Parecen pobres frutos: un labriego, un
delincuente, una madre desconsolada, un muchacho, un soldado. Todo bajo la
sombra dantesca de la cruz. Pero es que Dios siempre se abre camino así, de
forma misteriosa, humilde, paradójica y desafiante. No vino al mundo con fasto
y poder, sino como un niño de pueblo. Y no lo abandonó con una muerte heroica y
noble, sino con el suplicio vergonzoso destinado a los criminales.

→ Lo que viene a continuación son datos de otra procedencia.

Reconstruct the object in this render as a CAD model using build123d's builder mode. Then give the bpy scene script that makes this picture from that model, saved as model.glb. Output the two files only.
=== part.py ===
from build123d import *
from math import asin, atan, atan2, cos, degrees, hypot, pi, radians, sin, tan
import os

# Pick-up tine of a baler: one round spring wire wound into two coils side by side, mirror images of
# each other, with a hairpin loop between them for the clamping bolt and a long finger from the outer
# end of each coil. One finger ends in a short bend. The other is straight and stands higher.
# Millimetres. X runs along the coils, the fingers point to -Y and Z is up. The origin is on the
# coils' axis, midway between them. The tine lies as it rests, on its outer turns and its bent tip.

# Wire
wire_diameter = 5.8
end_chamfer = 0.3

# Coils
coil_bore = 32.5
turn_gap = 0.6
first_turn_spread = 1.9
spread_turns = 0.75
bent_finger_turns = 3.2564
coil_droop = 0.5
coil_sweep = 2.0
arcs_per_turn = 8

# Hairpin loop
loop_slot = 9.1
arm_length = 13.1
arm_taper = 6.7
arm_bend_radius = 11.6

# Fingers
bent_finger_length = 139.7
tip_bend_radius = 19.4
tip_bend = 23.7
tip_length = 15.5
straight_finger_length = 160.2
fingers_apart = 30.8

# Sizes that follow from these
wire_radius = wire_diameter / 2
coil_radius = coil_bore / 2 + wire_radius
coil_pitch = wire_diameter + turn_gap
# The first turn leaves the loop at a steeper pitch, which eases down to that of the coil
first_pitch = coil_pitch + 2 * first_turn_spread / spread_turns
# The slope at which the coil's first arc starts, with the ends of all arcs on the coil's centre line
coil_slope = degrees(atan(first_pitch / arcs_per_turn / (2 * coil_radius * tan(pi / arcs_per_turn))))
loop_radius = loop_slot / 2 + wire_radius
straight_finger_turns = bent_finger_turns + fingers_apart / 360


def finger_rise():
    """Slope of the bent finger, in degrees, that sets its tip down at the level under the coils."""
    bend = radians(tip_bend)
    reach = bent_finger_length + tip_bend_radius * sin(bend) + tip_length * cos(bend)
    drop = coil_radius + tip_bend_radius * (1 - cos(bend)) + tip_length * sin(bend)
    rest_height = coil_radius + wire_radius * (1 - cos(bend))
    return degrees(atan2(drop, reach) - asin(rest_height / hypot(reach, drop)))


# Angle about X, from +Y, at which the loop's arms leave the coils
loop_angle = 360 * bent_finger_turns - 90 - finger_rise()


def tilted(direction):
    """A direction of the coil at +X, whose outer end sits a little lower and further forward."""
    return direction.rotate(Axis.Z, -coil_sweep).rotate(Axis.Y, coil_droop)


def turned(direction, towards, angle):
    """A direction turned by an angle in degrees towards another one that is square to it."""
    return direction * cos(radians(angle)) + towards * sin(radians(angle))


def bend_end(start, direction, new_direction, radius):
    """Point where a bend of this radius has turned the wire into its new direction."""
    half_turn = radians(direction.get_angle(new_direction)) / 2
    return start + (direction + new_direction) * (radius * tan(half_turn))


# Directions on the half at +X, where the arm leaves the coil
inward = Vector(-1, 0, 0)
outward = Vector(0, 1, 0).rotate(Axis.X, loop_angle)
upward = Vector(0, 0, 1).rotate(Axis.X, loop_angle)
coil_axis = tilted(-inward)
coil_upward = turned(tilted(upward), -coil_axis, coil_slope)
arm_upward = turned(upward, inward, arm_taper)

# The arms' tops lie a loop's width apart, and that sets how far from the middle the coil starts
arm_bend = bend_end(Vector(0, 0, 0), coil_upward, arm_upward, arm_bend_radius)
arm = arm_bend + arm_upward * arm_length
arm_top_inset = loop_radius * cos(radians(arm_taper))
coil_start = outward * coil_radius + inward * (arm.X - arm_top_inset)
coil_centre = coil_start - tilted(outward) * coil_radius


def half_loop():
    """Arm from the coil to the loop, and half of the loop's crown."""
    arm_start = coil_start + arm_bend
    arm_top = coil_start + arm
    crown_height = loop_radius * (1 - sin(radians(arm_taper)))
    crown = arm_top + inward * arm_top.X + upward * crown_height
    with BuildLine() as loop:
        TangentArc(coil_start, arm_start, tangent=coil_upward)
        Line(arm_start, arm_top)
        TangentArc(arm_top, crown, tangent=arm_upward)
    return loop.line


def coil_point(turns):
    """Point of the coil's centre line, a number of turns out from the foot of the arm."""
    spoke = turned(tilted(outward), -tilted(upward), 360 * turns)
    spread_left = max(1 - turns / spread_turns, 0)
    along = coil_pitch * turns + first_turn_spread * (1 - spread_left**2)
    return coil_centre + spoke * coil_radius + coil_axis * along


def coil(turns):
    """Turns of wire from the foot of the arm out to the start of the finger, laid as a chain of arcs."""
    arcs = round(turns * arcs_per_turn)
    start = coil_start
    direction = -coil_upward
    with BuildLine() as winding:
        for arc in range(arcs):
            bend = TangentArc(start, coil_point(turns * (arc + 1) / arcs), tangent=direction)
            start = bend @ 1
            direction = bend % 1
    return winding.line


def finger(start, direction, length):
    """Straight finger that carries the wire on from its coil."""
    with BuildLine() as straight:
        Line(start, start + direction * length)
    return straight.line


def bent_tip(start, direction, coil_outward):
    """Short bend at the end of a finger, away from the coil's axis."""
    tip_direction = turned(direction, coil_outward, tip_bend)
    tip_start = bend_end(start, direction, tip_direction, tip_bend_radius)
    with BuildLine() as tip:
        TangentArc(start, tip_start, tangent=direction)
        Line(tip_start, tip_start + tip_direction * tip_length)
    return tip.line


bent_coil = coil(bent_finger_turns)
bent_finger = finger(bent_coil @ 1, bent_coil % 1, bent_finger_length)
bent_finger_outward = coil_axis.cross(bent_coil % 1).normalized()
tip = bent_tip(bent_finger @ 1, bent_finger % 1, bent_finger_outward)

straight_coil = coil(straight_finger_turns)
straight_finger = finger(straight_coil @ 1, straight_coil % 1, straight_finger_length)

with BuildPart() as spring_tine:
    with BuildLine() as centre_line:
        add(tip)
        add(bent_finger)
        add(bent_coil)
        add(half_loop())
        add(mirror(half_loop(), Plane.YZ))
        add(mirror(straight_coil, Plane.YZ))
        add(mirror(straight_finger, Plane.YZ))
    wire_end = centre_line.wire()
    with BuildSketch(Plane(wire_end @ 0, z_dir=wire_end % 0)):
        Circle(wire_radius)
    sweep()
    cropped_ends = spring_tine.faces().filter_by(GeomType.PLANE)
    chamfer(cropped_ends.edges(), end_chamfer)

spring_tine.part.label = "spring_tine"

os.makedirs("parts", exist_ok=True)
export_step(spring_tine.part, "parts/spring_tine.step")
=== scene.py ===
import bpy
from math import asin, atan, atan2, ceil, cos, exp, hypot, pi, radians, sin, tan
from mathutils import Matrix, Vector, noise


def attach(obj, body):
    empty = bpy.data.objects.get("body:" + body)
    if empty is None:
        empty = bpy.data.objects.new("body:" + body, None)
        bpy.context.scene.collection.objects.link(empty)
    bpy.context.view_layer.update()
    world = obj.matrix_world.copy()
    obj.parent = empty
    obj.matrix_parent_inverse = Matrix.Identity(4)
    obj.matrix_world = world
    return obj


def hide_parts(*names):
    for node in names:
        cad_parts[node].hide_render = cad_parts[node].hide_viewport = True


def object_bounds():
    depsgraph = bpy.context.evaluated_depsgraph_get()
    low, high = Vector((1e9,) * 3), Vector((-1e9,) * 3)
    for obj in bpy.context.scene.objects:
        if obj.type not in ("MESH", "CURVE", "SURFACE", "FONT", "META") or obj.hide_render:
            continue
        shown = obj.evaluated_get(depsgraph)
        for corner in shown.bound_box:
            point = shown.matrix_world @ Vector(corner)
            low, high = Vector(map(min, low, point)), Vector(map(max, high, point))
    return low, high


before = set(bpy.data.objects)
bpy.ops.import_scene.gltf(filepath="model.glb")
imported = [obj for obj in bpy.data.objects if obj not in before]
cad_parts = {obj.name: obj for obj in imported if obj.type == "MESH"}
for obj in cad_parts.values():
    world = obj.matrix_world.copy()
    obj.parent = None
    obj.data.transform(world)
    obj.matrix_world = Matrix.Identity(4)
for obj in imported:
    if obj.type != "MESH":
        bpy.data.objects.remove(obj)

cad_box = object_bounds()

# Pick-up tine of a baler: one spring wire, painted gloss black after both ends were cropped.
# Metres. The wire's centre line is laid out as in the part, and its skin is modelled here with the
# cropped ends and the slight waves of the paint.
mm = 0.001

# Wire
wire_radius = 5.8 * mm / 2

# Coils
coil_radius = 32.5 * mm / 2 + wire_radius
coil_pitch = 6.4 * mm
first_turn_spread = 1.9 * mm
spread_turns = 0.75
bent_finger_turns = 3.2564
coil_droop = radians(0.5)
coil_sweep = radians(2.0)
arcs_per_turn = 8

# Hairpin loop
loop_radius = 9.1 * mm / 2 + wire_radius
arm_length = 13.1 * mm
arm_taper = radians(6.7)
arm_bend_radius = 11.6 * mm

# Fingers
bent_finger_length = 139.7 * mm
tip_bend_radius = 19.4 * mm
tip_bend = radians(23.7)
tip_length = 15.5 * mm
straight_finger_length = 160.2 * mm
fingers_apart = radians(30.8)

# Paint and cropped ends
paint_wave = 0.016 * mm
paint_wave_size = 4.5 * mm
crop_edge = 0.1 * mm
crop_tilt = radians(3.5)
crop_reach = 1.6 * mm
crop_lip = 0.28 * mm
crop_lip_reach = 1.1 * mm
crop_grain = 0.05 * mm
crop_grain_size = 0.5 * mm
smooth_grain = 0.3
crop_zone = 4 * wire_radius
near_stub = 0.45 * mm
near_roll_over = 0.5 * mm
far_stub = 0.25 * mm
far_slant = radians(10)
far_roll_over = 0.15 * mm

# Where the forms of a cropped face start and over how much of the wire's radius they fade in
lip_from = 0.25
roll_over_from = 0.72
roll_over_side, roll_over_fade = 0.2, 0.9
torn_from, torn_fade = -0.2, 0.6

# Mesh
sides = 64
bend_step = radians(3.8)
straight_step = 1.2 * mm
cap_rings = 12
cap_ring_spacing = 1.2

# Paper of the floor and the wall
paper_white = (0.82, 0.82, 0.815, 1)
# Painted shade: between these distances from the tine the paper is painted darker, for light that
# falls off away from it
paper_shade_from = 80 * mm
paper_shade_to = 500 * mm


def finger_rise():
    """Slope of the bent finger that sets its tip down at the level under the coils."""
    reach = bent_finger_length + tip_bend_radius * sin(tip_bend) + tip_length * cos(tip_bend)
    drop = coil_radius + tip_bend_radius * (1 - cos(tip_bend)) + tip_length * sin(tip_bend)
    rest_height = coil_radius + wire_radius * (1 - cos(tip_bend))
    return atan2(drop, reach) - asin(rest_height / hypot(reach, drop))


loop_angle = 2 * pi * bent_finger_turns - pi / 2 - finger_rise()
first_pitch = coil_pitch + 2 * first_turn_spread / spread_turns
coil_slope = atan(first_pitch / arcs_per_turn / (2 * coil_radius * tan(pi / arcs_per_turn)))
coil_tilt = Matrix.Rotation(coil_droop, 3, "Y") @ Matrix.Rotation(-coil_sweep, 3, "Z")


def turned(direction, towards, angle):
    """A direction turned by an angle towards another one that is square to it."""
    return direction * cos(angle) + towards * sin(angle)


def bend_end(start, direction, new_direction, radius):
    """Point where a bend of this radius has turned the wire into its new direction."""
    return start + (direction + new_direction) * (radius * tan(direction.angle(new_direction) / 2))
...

¡Este es Dios! El que gira el mundo, el que
cambia el orden de las cosas, el que transforma de arriba a abajo, si lo
dejamos, nuestra vida. El que saca bien del mal, el que hace florecer lirios
entre las ruinas, el que responde a la muerte con la resurrección.
El grano de trigo
Jesús utilizó en su predicación una imagen
bella y certera para describir el sentido de su vida y de su Pasión: «si el
grano de trigo no cae en tierra y muere, queda él solo; pero si muere, da mucho
fruto» (Jn 12, 24). Él es el grano de trigo. Durante su vida terrena ha sido espiga,
ha sido grano y ha sido pan; pero llega el momento en que debe ser enterrado y
morir. Después de su muerte, surge de nuevo y se convierte en el tronco de un árbol
inmenso, en la vid de innumerables sarmientos que da mucho más fruto para
alimento y gozo de la humanidad. Pero ya no es un alimento perecedero o un agua
que no sacia. ¿Qué fruto nos da? Él mismo, la Vida con mayúsculas. La vida que
no perece y que nos abre a otra dimensión nueva e inesperada.
Todos los evangelios están escritos, por así
decir, desde el final hasta el comienzo, hacia atrás. A la luz de la resurrección
los discípulos comprenden la muerte y el sentido de toda la vida de Jesús. Sin
resurrección, la buena noticia no existiría y la historia de Jesús se hubiera
borrado en el olvido.
Una creencia que nos cambia
Creer en la resurrección no es opcional para
el cristiano. Es su origen y fundamento. De ese hecho parte toda nuestra fe. Creer
en la resurrección no es un mero agarradero psicológico, un consuelo
desesperado, un invento para conjurar el miedo a la muerte y a la nada. La
resurrección de Jesús irrumpió en la vida de quienes lo seguían como un hecho
inesperado y misterioso, que no preveían y que muy torpemente acertaron a
explicar. Pero el reencuentro con Jesús cambió sus vidas de tal manera que su
experiencia nos ha llegado hasta hoy.
Si la resurrección convirtió a unos galileos
cobardes y pendencieros en un puñado de misioneros audaces, dispuestos a
anunciar con alegría a aquel que amaban, hasta la muerte si fuera necesario, también
nos puede cambiar a nosotros. Si creemos de verdad, si la interiorizamos en
nuestro corazón, nos hará vivir liberados de miedos absurdos, de ataduras egoístas
y de angustias mezquinas. Saber que al final de nuestro camino se abre un
abismo soleado hacia otra vida increíblemente más bella y plena, que nunca
podremos adivinar, pero que sabemos cierta, convierte la vida de acá en una
aventura intensa, alegre y esperanzada. Lejos de despreocuparnos por el
presente, como dicen los críticos de la religión, nos hará saborearlo con más paz,
en profundidad y con gozo agradecido. Y nos hará valientes: capaces de anunciar
esta alegría al mundo, sin miedo al fracaso. Porque, por mucho que podamos
sufrir, sabemos que hay alguien a nuestro lado que ya sufrió y ya llevó toda la carga del mundo por nosotros. No
estamos solos. Jesus, vivo, hoy, camina a nuestro lado.